-------- DATA FOR THIS TASK
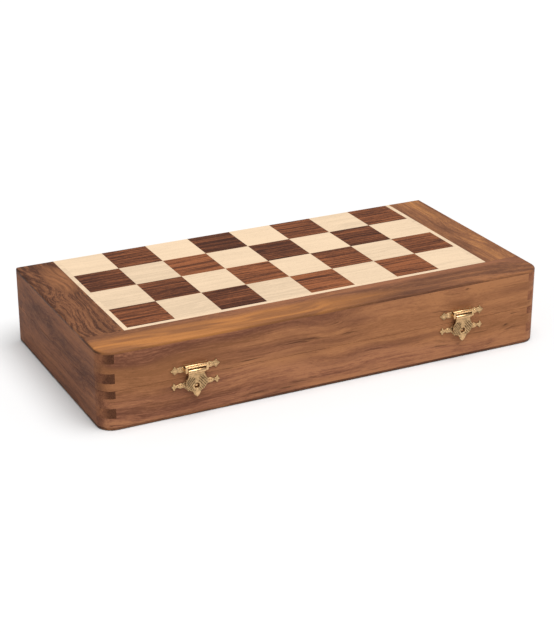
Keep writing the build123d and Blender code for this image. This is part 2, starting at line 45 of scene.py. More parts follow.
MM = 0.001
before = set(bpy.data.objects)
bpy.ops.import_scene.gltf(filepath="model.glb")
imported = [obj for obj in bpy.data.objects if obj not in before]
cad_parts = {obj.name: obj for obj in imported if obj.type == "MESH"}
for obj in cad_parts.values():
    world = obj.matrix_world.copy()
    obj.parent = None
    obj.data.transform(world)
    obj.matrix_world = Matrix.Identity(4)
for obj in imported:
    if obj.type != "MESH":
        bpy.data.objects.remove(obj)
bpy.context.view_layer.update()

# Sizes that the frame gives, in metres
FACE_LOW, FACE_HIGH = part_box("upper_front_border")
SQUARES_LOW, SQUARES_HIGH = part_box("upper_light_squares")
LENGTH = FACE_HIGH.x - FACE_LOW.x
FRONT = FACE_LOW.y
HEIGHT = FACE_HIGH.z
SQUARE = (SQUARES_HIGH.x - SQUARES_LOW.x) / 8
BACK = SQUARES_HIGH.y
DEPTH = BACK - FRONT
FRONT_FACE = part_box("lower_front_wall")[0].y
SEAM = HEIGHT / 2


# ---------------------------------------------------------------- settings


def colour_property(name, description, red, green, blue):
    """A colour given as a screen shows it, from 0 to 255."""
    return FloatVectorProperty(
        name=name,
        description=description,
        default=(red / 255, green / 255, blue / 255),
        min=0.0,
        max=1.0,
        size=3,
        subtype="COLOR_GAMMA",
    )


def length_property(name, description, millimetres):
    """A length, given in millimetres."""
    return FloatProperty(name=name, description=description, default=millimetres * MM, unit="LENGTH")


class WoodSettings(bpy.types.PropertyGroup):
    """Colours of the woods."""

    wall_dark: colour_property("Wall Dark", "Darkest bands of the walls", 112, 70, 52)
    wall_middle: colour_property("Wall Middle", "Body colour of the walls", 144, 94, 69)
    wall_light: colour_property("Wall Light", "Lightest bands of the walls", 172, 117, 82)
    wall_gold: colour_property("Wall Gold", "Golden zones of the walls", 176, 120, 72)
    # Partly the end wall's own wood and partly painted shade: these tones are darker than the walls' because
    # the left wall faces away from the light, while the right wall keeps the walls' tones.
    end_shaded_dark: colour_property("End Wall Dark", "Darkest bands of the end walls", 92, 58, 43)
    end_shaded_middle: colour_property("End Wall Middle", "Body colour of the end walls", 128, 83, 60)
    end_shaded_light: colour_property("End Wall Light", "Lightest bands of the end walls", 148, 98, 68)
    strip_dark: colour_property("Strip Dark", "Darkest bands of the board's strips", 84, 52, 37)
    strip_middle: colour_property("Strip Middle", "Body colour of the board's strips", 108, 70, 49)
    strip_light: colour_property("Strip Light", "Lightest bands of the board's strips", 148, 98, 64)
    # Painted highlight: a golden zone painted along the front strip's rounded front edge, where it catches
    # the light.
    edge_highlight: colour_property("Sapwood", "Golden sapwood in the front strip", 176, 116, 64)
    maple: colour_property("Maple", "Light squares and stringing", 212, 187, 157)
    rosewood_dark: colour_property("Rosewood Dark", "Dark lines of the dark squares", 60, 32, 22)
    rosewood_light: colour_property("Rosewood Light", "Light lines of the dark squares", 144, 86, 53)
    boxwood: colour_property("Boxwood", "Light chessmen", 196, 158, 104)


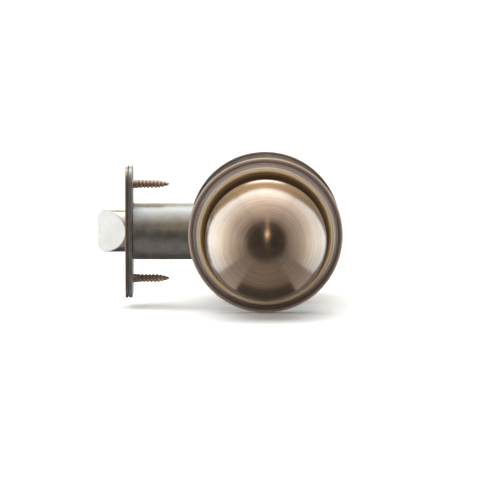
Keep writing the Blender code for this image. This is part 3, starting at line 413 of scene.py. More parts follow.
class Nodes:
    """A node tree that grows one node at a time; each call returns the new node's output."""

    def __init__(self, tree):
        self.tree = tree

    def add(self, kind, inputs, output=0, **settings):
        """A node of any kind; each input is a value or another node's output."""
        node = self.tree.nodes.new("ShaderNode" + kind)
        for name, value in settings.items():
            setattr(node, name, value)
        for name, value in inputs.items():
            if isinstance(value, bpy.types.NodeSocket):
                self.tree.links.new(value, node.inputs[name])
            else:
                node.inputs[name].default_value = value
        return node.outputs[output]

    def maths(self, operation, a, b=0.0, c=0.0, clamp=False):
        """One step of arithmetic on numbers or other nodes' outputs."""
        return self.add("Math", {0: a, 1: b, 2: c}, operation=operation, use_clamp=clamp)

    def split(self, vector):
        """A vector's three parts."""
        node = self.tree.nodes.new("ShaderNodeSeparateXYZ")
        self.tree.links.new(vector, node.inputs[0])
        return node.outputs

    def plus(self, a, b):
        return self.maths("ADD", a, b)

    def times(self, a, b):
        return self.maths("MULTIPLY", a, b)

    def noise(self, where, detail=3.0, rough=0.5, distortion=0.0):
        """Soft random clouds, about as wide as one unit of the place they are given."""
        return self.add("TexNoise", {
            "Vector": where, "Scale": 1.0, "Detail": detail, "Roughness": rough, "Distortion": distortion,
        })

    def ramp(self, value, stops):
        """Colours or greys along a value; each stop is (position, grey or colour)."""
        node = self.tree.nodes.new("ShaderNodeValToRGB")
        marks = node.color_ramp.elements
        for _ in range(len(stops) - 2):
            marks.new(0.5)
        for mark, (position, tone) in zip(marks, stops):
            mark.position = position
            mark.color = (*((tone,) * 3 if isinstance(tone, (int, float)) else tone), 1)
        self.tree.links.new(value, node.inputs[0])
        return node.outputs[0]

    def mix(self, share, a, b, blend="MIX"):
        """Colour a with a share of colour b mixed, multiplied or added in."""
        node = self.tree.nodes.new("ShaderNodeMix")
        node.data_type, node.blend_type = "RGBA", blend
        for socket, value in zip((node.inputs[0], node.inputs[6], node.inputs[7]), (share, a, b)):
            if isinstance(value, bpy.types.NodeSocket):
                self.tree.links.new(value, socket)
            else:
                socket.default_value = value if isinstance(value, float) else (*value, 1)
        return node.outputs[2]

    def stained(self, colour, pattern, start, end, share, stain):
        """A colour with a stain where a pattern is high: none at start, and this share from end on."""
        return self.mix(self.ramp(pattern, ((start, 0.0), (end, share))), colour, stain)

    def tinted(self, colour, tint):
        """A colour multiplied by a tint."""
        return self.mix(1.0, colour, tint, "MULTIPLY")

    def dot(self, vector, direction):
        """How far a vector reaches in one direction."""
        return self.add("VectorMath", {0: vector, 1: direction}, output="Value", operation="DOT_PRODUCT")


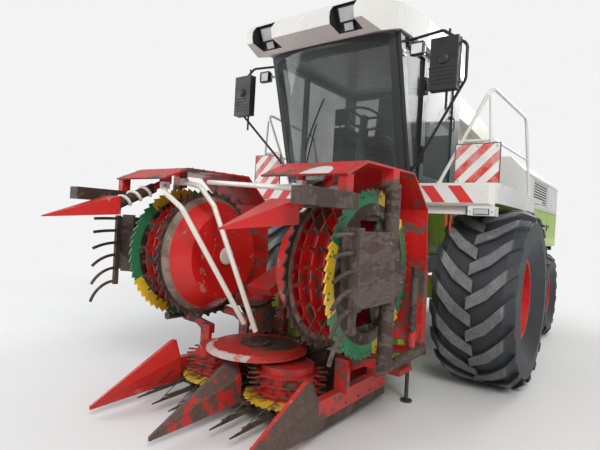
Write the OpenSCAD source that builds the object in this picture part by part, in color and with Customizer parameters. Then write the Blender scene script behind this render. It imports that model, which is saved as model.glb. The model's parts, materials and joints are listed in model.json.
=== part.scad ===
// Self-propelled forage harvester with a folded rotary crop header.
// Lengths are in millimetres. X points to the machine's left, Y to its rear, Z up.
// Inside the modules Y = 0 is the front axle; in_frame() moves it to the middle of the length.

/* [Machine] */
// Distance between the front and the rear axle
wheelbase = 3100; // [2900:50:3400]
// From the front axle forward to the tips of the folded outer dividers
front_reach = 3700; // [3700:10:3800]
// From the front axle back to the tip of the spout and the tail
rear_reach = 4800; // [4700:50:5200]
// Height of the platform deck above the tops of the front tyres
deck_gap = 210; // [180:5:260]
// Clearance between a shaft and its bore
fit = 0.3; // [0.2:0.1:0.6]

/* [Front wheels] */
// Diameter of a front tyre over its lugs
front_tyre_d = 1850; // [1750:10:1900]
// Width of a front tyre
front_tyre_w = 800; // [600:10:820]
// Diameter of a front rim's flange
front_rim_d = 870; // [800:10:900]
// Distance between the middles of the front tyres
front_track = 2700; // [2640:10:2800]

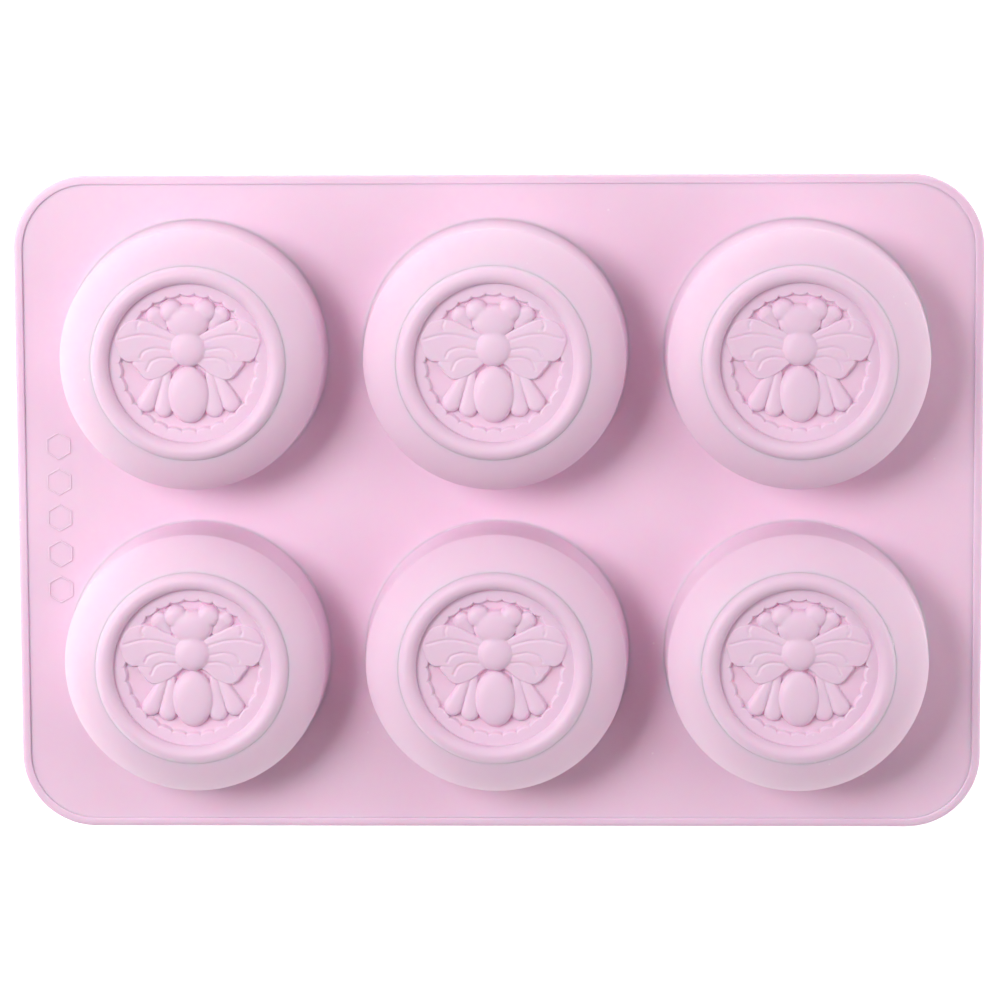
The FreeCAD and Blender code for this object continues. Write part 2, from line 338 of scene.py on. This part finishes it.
----------------
(THE EXERCISE):
Using the data above, repeat every line exactly.

(ANSWER TO THIS EXERCISE):
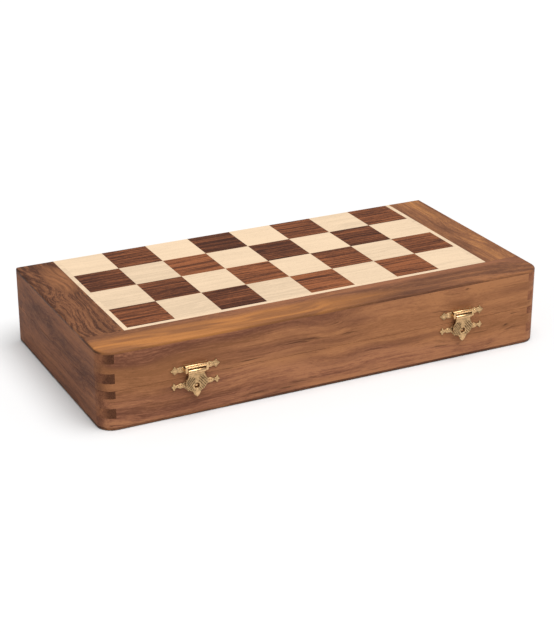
Keep writing the build123d and Blender code for this image. This is part 2, starting at line 45 of scene.py. More parts follow.
MM = 0.001
before = set(bpy.data.objects)
bpy.ops.import_scene.gltf(filepath="model.glb")
imported = [obj for obj in bpy.data.objects if obj not in before]
cad_parts = {obj.name: obj for obj in imported if obj.type == "MESH"}
for obj in cad_parts.values():
    world = obj.matrix_world.copy()
    obj.parent = None
    obj.data.transform(world)
    obj.matrix_world = Matrix.Identity(4)
for obj in imported:
    if obj.type != "MESH":
        bpy.data.objects.remove(obj)
bpy.context.view_layer.update()

# Sizes that the frame gives, in metres
FACE_LOW, FACE_HIGH = part_box("upper_front_border")
SQUARES_LOW, SQUARES_HIGH = part_box("upper_light_squares")
LENGTH = FACE_HIGH.x - FACE_LOW.x
FRONT = FACE_LOW.y
HEIGHT = FACE_HIGH.z
SQUARE = (SQUARES_HIGH.x - SQUARES_LOW.x) / 8
BACK = SQUARES_HIGH.y
DEPTH = BACK - FRONT
FRONT_FACE = part_box("lower_front_wall")[0].y
SEAM = HEIGHT / 2


# ---------------------------------------------------------------- settings


def colour_property(name, description, red, green, blue):
    """A colour given as a screen shows it, from 0 to 255."""
    return FloatVectorProperty(
        name=name,
        description=description,
        default=(red / 255, green / 255, blue / 255),
        min=0.0,
        max=1.0,
        size=3,
        subtype="COLOR_GAMMA",
    )


def length_property(name, description, millimetres):
    """A length, given in millimetres."""
    return FloatProperty(name=name, description=description, default=millimetres * MM, unit="LENGTH")


class WoodSettings(bpy.types.PropertyGroup):
    """Colours of the woods."""

    wall_dark: colour_property("Wall Dark", "Darkest bands of the walls", 112, 70, 52)
    wall_middle: colour_property("Wall Middle", "Body colour of the walls", 144, 94, 69)
    wall_light: colour_property("Wall Light", "Lightest bands of the walls", 172, 117, 82)
    wall_gold: colour_property("Wall Gold", "Golden zones of the walls", 176, 120, 72)
    # Partly the end wall's own wood and partly painted shade: these tones are darker than the walls' because
    # the left wall faces away from the light, while the right wall keeps the walls' tones.
    end_shaded_dark: colour_property("End Wall Dark", "Darkest bands of the end walls", 92, 58, 43)
    end_shaded_middle: colour_property("End Wall Middle", "Body colour of the end walls", 128, 83, 60)
    end_shaded_light: colour_property("End Wall Light", "Lightest bands of the end walls", 148, 98, 68)
    strip_dark: colour_property("Strip Dark", "Darkest bands of the board's strips", 84, 52, 37)
    strip_middle: colour_property("Strip Middle", "Body colour of the board's strips", 108, 70, 49)
    strip_light: colour_property("Strip Light", "Lightest bands of the board's strips", 148, 98, 64)
    # Painted highlight: a golden zone painted along the front strip's rounded front edge, where it catches
    # the light.
    edge_highlight: colour_property("Sapwood", "Golden sapwood in the front strip", 176, 116, 64)
    maple: colour_property("Maple", "Light squares and stringing", 212, 187, 157)
    rosewood_dark: colour_property("Rosewood Dark", "Dark lines of the dark squares", 60, 32, 22)
    rosewood_light: colour_property("Rosewood Light", "Light lines of the dark squares", 144, 86, 53)
    boxwood: colour_property("Boxwood", "Light chessmen", 196, 158, 104)


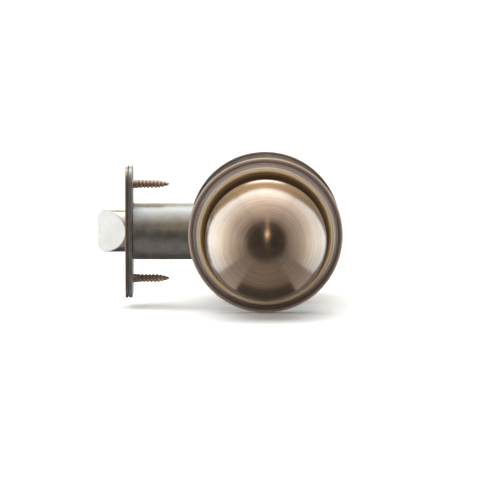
Keep writing the Blender code for this image. This is part 3, starting at line 413 of scene.py. More parts follow.
class Nodes:
    """A node tree that grows one node at a time; each call returns the new node's output."""

    def __init__(self, tree):
        self.tree = tree

    def add(self, kind, inputs, output=0, **settings):
        """A node of any kind; each input is a value or another node's output."""
        node = self.tree.nodes.new("ShaderNode" + kind)
        for name, value in settings.items():
            setattr(node, name, value)
        for name, value in inputs.items():
            if isinstance(value, bpy.types.NodeSocket):
                self.tree.links.new(value, node.inputs[name])
            else:
                node.inputs[name].default_value = value
        return node.outputs[output]

    def maths(self, operation, a, b=0.0, c=0.0, clamp=False):
        """One step of arithmetic on numbers or other nodes' outputs."""
        return self.add("Math", {0: a, 1: b, 2: c}, operation=operation, use_clamp=clamp)

    def split(self, vector):
        """A vector's three parts."""
        node = self.tree.nodes.new("ShaderNodeSeparateXYZ")
        self.tree.links.new(vector, node.inputs[0])
        return node.outputs

    def plus(self, a, b):
        return self.maths("ADD", a, b)

    def times(self, a, b):
        return self.maths("MULTIPLY", a, b)

    def noise(self, where, detail=3.0, rough=0.5, distortion=0.0):
        """Soft random clouds, about as wide as one unit of the place they are given."""
        return self.add("TexNoise", {
            "Vector": where, "Scale": 1.0, "Detail": detail, "Roughness": rough, "Distortion": distortion,
        })

    def ramp(self, value, stops):
        """Colours or greys along a value; each stop is (position, grey or colour)."""
        node = self.tree.nodes.new("ShaderNodeValToRGB")
        marks = node.color_ramp.elements
        for _ in range(len(stops) - 2):
            marks.new(0.5)
        for mark, (position, tone) in zip(marks, stops):
            mark.position = position
            mark.color = (*((tone,) * 3 if isinstance(tone, (int, float)) else tone), 1)
        self.tree.links.new(value, node.inputs[0])
        return node.outputs[0]

    def mix(self, share, a, b, blend="MIX"):
        """Colour a with a share of colour b mixed, multiplied or added in."""
        node = self.tree.nodes.new("ShaderNodeMix")
        node.data_type, node.blend_type = "RGBA", blend
        for socket, value in zip((node.inputs[0], node.inputs[6], node.inputs[7]), (share, a, b)):
            if isinstance(value, bpy.types.NodeSocket):
                self.tree.links.new(value, socket)
            else:
                socket.default_value = value if isinstance(value, float) else (*value, 1)
        return node.outputs[2]

    def stained(self, colour, pattern, start, end, share, stain):
        """A colour with a stain where a pattern is high: none at start, and this share from end on."""
        return self.mix(self.ramp(pattern, ((start, 0.0), (end, share))), colour, stain)

    def tinted(self, colour, tint):
        """A colour multiplied by a tint."""
        return self.mix(1.0, colour, tint, "MULTIPLY")

    def dot(self, vector, direction):
        """How far a vector reaches in one direction."""
        return self.add("VectorMath", {0: vector, 1: direction}, output="Value", operation="DOT_PRODUCT")


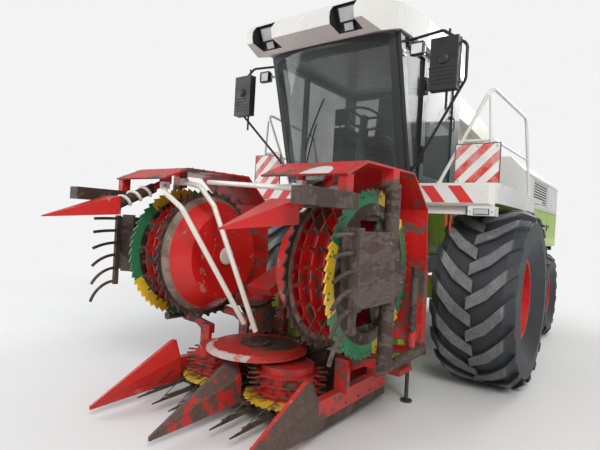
Write the OpenSCAD source that builds the object in this picture part by part, in color and with Customizer parameters. Then write the Blender scene script behind this render. It imports that model, which is saved as model.glb. The model's parts, materials and joints are listed in model.json.
=== part.scad ===
// Self-propelled forage harvester with a folded rotary crop header.
// Lengths are in millimetres. X points to the machine's left, Y to its rear, Z up.
// Inside the modules Y = 0 is the front axle; in_frame() moves it to the middle of the length.

/* [Machine] */
// Distance between the front and the rear axle
wheelbase = 3100; // [2900:50:3400]
// From the front axle forward to the tips of the folded outer dividers
front_reach = 3700; // [3700:10:3800]
// From the front axle back to the tip of the spout and the tail
rear_reach = 4800; // [4700:50:5200]
// Height of the platform deck above the tops of the front tyres
deck_gap = 210; // [180:5:260]
// Clearance between a shaft and its bore
fit = 0.3; // [0.2:0.1:0.6]

/* [Front wheels] */
// Diameter of a front tyre over its lugs
front_tyre_d = 1850; // [1750:10:1900]
// Width of a front tyre
front_tyre_w = 800; // [600:10:820]
// Diameter of a front rim's flange
front_rim_d = 870; // [800:10:900]
// Distance between the middles of the front tyres
front_track = 2700; // [2640:10:2800]

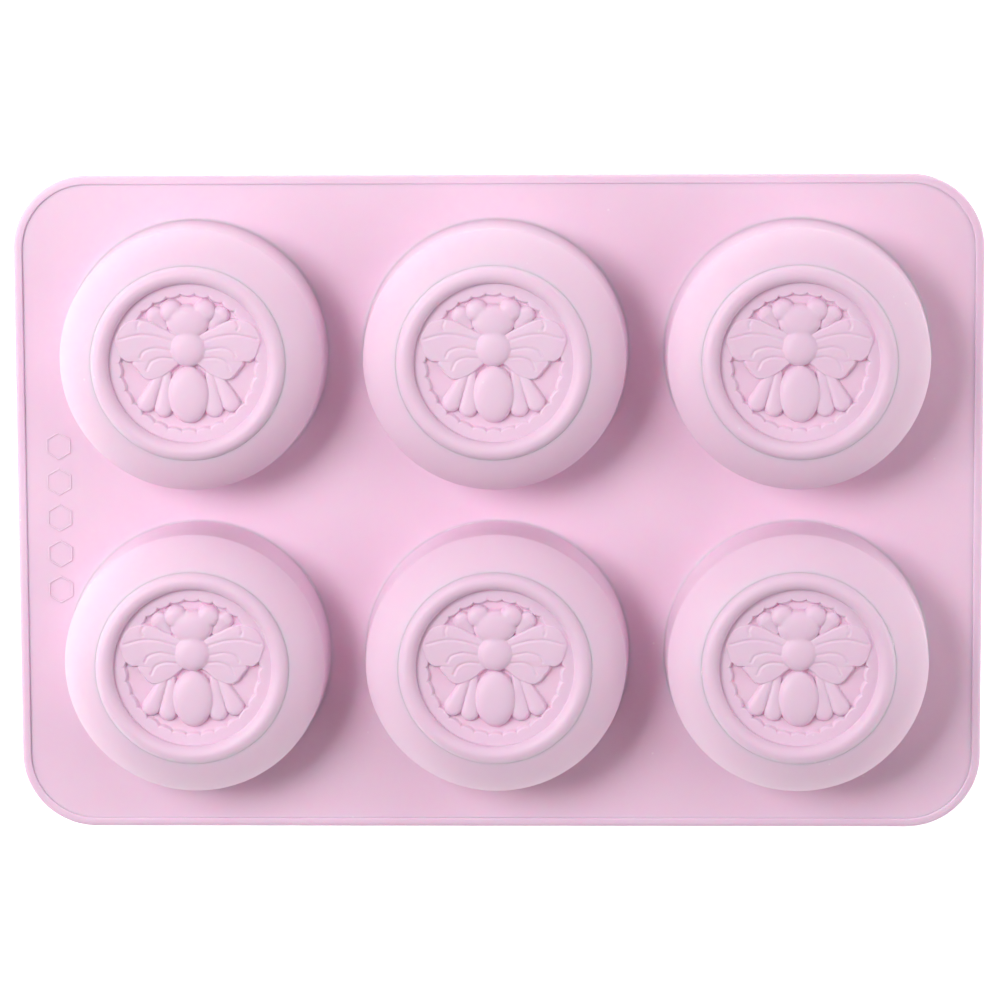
The FreeCAD and Blender code for this object continues. Write part 2, from line 338 of scene.py on. This part finishes it.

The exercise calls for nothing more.